+++ RECORDS SHOWN +++

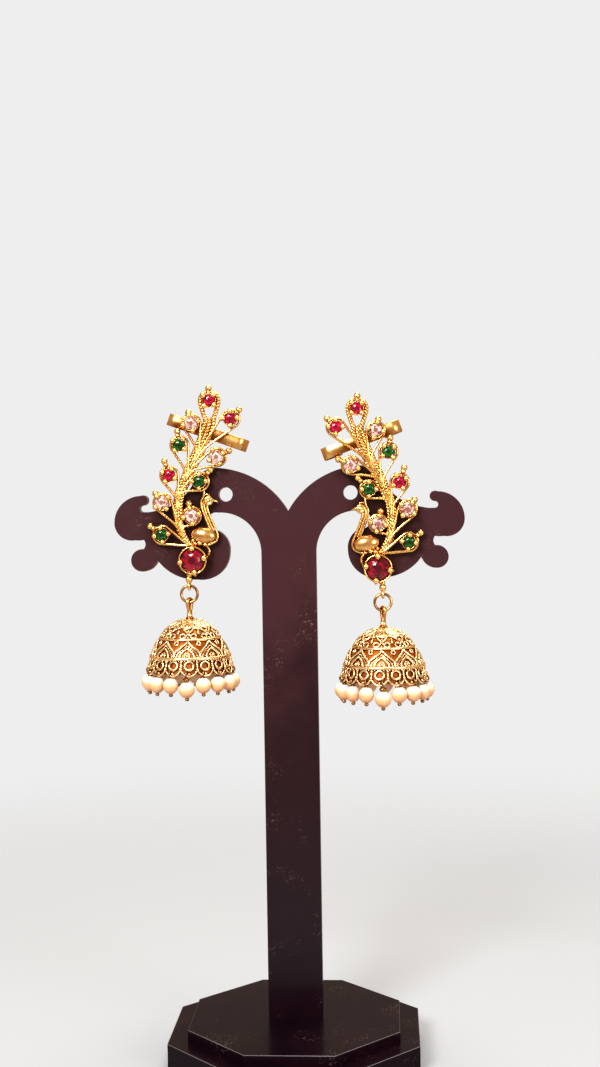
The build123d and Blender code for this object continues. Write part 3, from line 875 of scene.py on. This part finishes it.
def dome_wall(first, last, outer_lift, inner_lift):
    """A closed loop of the dome's section for the lathe, between two distances down it."""
    runs = np.linspace(first, last, 30)
    outer = on_dome(90, runs, outer_lift) - APEX
    inner = on_dome(90, runs[::-1], inner_lift) - APEX
    return [(p[0], p[2]) for p in np.vstack([outer, inner])]


def bell_shell():
    """The wall that shows between the wires, from the cap to the lower band, in a darker, warmer
    copy of the gold as painted shade.
    """
    work = Work()
    work.lathe(dome_wall(0.5, LOWER_BAND + 0.1, -0.26, -0.42), APEX, UP, 96)
    return work


def skirt_shell():
    """The wall behind the skirt's rings, darkened as painted shadow."""
    work = Work()
    work.lathe(dome_wall(LOWER_BAND, LACE_END - 0.45, -0.34, -0.48), APEX, UP, 96)
    return work


def circle(steps):
    """Rows of (across, down) evenly round a circle of radius 1."""
    a = full_turn(steps)
    return np.stack([np.cos(a), -np.sin(a)], axis=1)


def scroll_pair(work, angle):
    """Two S-curves that meet in the middle and curl apart below, and a drop beside them."""
    middle = UPPER_BAND - 0.98
    beside = angle + 180 / SCROLLS
    for way in (-1, 1):
        turns = np.radians(np.linspace(180, 520, 22))
        curl = [(way * (0.97 + 0.49 * math.cos(t)), 0.26 - 0.45 * math.sin(t)) for t in turns]
        rows = [(1.12 * way, -1.45), (0.82 * way, -1.02), (0.42 * way, -0.68), (0.14 * way, -0.40),
                (0.26 * way, -0.02)] + curl
        line = smooth_line([(x, down, 0) for x, down in rows], 3)
        work.tube(patch(angle, middle, line[:, :2], -0.04), 0.18, 8)
    work.ball(patch(angle, middle, [(0, 0.60)], -0.05)[0], 0.23)
    work.ball(patch(angle, middle, [(0, -0.92)], -0.08)[0], 0.20)
    work.tube(patch(beside, middle, [(0, -1.10), (0, -0.75), (0, -0.40)], -0.08), 0.15, 7)
    work.ball(patch(beside, middle, [(0, -0.30)], -0.05)[0], 0.25)


def peak_wire(work, angle, rows, wire, lift):
    """A wire through rows of (share of half a chevron across, share of its height up)."""
    half = 180 / CHEVRONS
    rows = np.asarray(rows, float)
    runs = PEAK_FOOT - rows[:, 1] * (PEAK_FOOT - PEAK_TOP)
    line = on_dome(angle + rows[:, 0] * half, runs, lift)
    work.tube(smooth_line(line, 3), wire, 8)


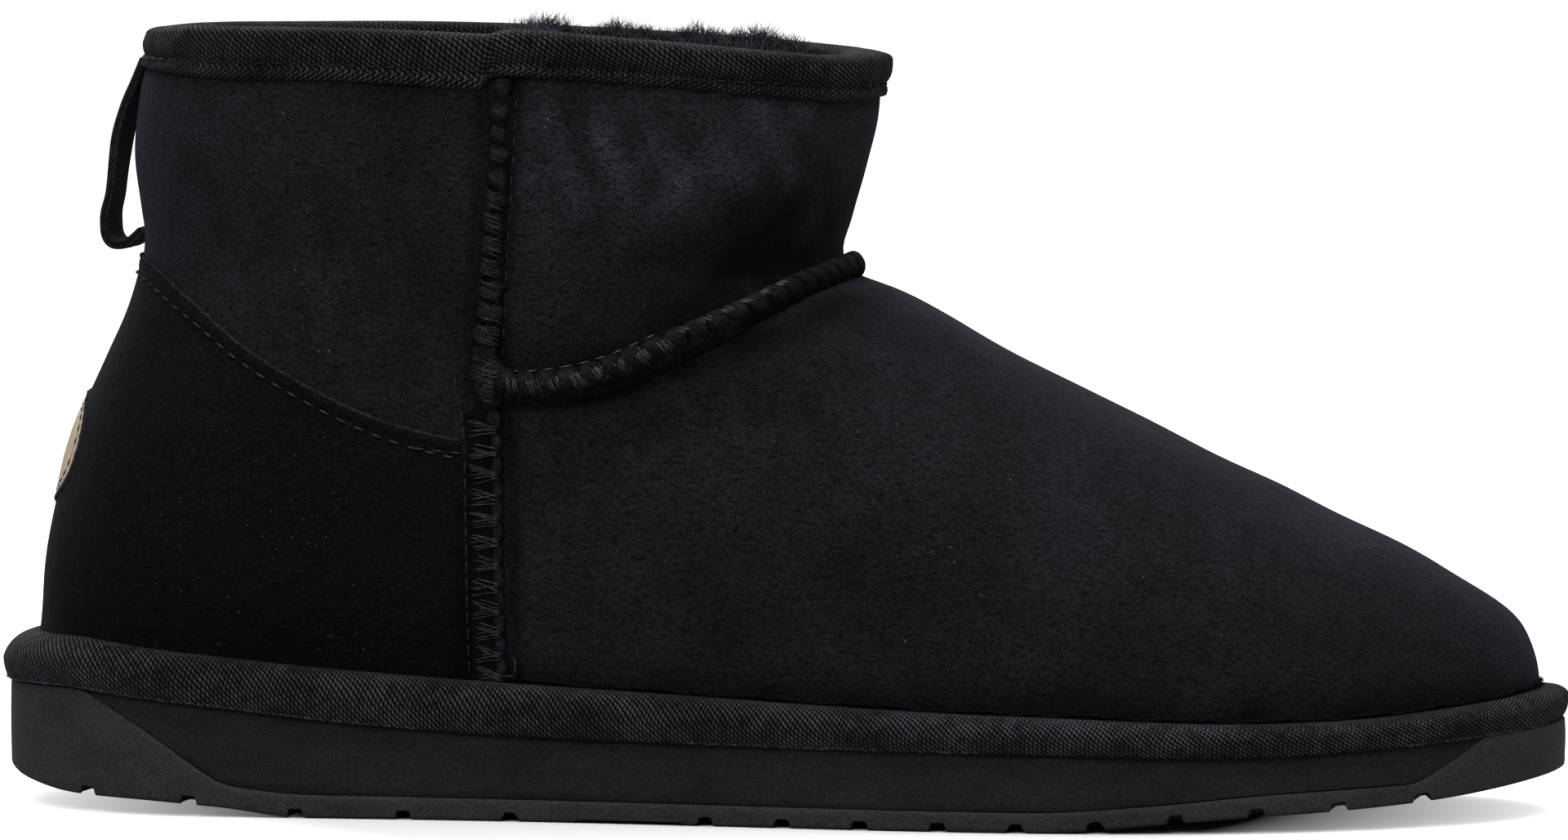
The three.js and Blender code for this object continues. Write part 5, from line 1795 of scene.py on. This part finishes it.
class BOOT_OT_heel(bpy.types.Operator):
    """Build the heel counter and its bare leather label"""

    bl_idname = "boot.heel"
    bl_label = "Heel counter and label"

    def execute(self, context):
        build_counter()
        build_label()
        return {"FINISHED"}


class BOOT_OT_collar(bpy.types.Operator):
    """Build the collar tape and the pull loop"""

    bl_idname = "boot.collar"
    bl_label = "Collar tape and pull loop"

    def execute(self, context):
        build_collar()
        build_loop()
        return {"FINISHED"}


class BOOT_OT_seams(bpy.types.Operator):
    """Build the side seams, the vamp seam and every row of stitches"""

    bl_idname = "boot.seams"
    bl_label = "Seams and stitches"

    def execute(self, context):
        build_side_seams()
        build_vamp_seam()
        build_stitches()
        return {"FINISHED"}


class BOOT_PT_parts(bpy.types.Panel):
    """Sizes, colours and the operators that build the boot"""

    bl_idname = "BOOT_PT_parts"
    bl_label = "Sheepskin ankle boot"
    bl_space_type = "VIEW_3D"
    bl_region_type = "UI"
    bl_category = "Boot"

    def draw(self, context):
        layout = self.layout
        for group in (context.scene.boot_sizes, context.scene.boot_colours):
            column = layout.column()
            for key in group.bl_rna.properties.keys():
                if key not in {"rna_type", "name"}:
                    column.prop(group, key)
        for operator in OPERATORS:
            layout.operator(operator.bl_idname)


OPERATORS = (BOOT_OT_stage, BOOT_OT_sole, BOOT_OT_rand, BOOT_OT_upper, BOOT_OT_fleece, BOOT_OT_heel,
             BOOT_OT_collar, BOOT_OT_seams)
CLASSES = (BootSizes, BootColours, *OPERATORS, BOOT_PT_parts)


def register():
    for cls in CLASSES:
        bpy.utils.register_class(cls)
    bpy.types.Scene.boot_sizes = bpy.props.PointerProperty(type=BootSizes)
    bpy.types.Scene.boot_colours = bpy.props.PointerProperty(type=BootColours)


def unregister():
    del bpy.types.Scene.boot_colours
    del bpy.types.Scene.boot_sizes
    for cls in reversed(CLASSES):
        bpy.utils.unregister_class(cls)


def main():
    """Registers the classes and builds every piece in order."""
    register()
    bpy.ops.boot.stage()
    bpy.ops.boot.sole()
    bpy.ops.boot.rand()
    bpy.ops.boot.upper()
    bpy.ops.boot.fleece()
    bpy.ops.boot.heel()
    bpy.ops.boot.collar()
    bpy.ops.boot.seams()


if __name__ == "__main__":
    main()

+++

Go through the listing and copy all of it exactly.

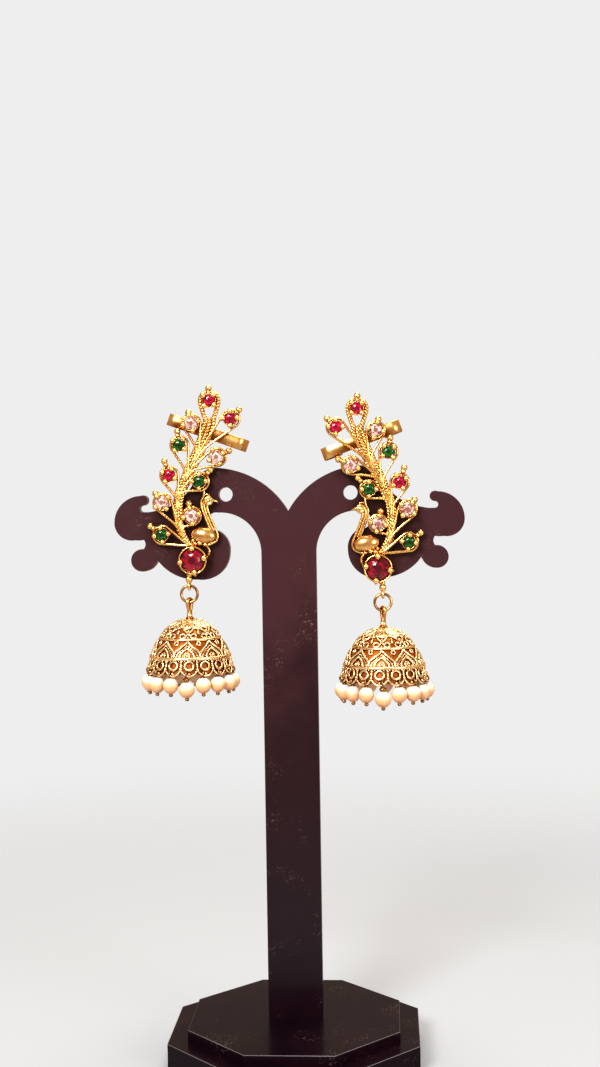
The build123d and Blender code for this object continues. Write part 3, from line 875 of scene.py on. This part finishes it.
def dome_wall(first, last, outer_lift, inner_lift):
    """A closed loop of the dome's section for the lathe, between two distances down it."""
    runs = np.linspace(first, last, 30)
    outer = on_dome(90, runs, outer_lift) - APEX
    inner = on_dome(90, runs[::-1], inner_lift) - APEX
    return [(p[0], p[2]) for p in np.vstack([outer, inner])]


def bell_shell():
    """The wall that shows between the wires, from the cap to the lower band, in a darker, warmer
    copy of the gold as painted shade.
    """
    work = Work()
    work.lathe(dome_wall(0.5, LOWER_BAND + 0.1, -0.26, -0.42), APEX, UP, 96)
    return work


def skirt_shell():
    """The wall behind the skirt's rings, darkened as painted shadow."""
    work = Work()
    work.lathe(dome_wall(LOWER_BAND, LACE_END - 0.45, -0.34, -0.48), APEX, UP, 96)
    return work


def circle(steps):
    """Rows of (across, down) evenly round a circle of radius 1."""
    a = full_turn(steps)
    return np.stack([np.cos(a), -np.sin(a)], axis=1)


def scroll_pair(work, angle):
    """Two S-curves that meet in the middle and curl apart below, and a drop beside them."""
    middle = UPPER_BAND - 0.98
    beside = angle + 180 / SCROLLS
    for way in (-1, 1):
        turns = np.radians(np.linspace(180, 520, 22))
        curl = [(way * (0.97 + 0.49 * math.cos(t)), 0.26 - 0.45 * math.sin(t)) for t in turns]
        rows = [(1.12 * way, -1.45), (0.82 * way, -1.02), (0.42 * way, -0.68), (0.14 * way, -0.40),
                (0.26 * way, -0.02)] + curl
        line = smooth_line([(x, down, 0) for x, down in rows], 3)
        work.tube(patch(angle, middle, line[:, :2], -0.04), 0.18, 8)
    work.ball(patch(angle, middle, [(0, 0.60)], -0.05)[0], 0.23)
    work.ball(patch(angle, middle, [(0, -0.92)], -0.08)[0], 0.20)
    work.tube(patch(beside, middle, [(0, -1.10), (0, -0.75), (0, -0.40)], -0.08), 0.15, 7)
    work.ball(patch(beside, middle, [(0, -0.30)], -0.05)[0], 0.25)


def peak_wire(work, angle, rows, wire, lift):
    """A wire through rows of (share of half a chevron across, share of its height up)."""
    half = 180 / CHEVRONS
    rows = np.asarray(rows, float)
    runs = PEAK_FOOT - rows[:, 1] * (PEAK_FOOT - PEAK_TOP)
    line = on_dome(angle + rows[:, 0] * half, runs, lift)
    work.tube(smooth_line(line, 3), wire, 8)


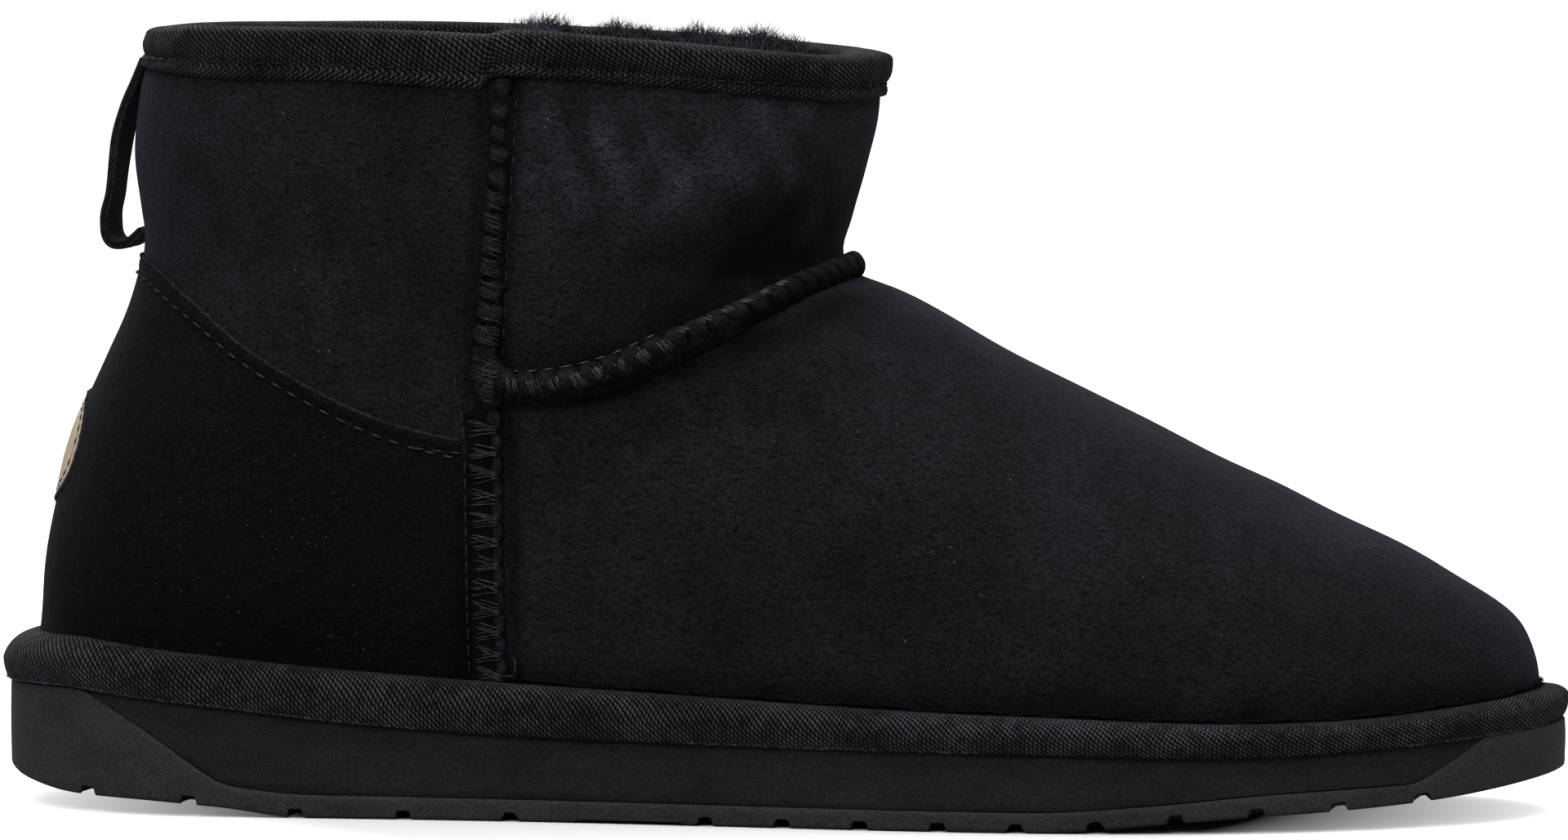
The three.js and Blender code for this object continues. Write part 5, from line 1795 of scene.py on. This part finishes it.
class BOOT_OT_heel(bpy.types.Operator):
    """Build the heel counter and its bare leather label"""

    bl_idname = "boot.heel"
    bl_label = "Heel counter and label"

    def execute(self, context):
        build_counter()
        build_label()
        return {"FINISHED"}


class BOOT_OT_collar(bpy.types.Operator):
    """Build the collar tape and the pull loop"""

    bl_idname = "boot.collar"
    bl_label = "Collar tape and pull loop"

    def execute(self, context):
        build_collar()
        build_loop()
        return {"FINISHED"}


class BOOT_OT_seams(bpy.types.Operator):
    """Build the side seams, the vamp seam and every row of stitches"""

    bl_idname = "boot.seams"
    bl_label = "Seams and stitches"

    def execute(self, context):
        build_side_seams()
        build_vamp_seam()
        build_stitches()
        return {"FINISHED"}


class BOOT_PT_parts(bpy.types.Panel):
    """Sizes, colours and the operators that build the boot"""

    bl_idname = "BOOT_PT_parts"
    bl_label = "Sheepskin ankle boot"
    bl_space_type = "VIEW_3D"
    bl_region_type = "UI"
    bl_category = "Boot"

    def draw(self, context):
        layout = self.layout
        for group in (context.scene.boot_sizes, context.scene.boot_colours):
            column = layout.column()
            for key in group.bl_rna.properties.keys():
                if key not in {"rna_type", "name"}:
                    column.prop(group, key)
        for operator in OPERATORS:
            layout.operator(operator.bl_idname)


OPERATORS = (BOOT_OT_stage, BOOT_OT_sole, BOOT_OT_rand, BOOT_OT_upper, BOOT_OT_fleece, BOOT_OT_heel,
             BOOT_OT_collar, BOOT_OT_seams)
CLASSES = (BootSizes, BootColours, *OPERATORS, BOOT_PT_parts)


def register():
    for cls in CLASSES:
        bpy.utils.register_class(cls)
    bpy.types.Scene.boot_sizes = bpy.props.PointerProperty(type=BootSizes)
    bpy.types.Scene.boot_colours = bpy.props.PointerProperty(type=BootColours)


def unregister():
    del bpy.types.Scene.boot_colours
    del bpy.types.Scene.boot_sizes
    for cls in reversed(CLASSES):
        bpy.utils.unregister_class(cls)


def main():
    """Registers the classes and builds every piece in order."""
    register()
    bpy.ops.boot.stage()
    bpy.ops.boot.sole()
    bpy.ops.boot.rand()
    bpy.ops.boot.upper()
    bpy.ops.boot.fleece()
    bpy.ops.boot.heel()
    bpy.ops.boot.collar()
    bpy.ops.boot.seams()


if __name__ == "__main__":
    main()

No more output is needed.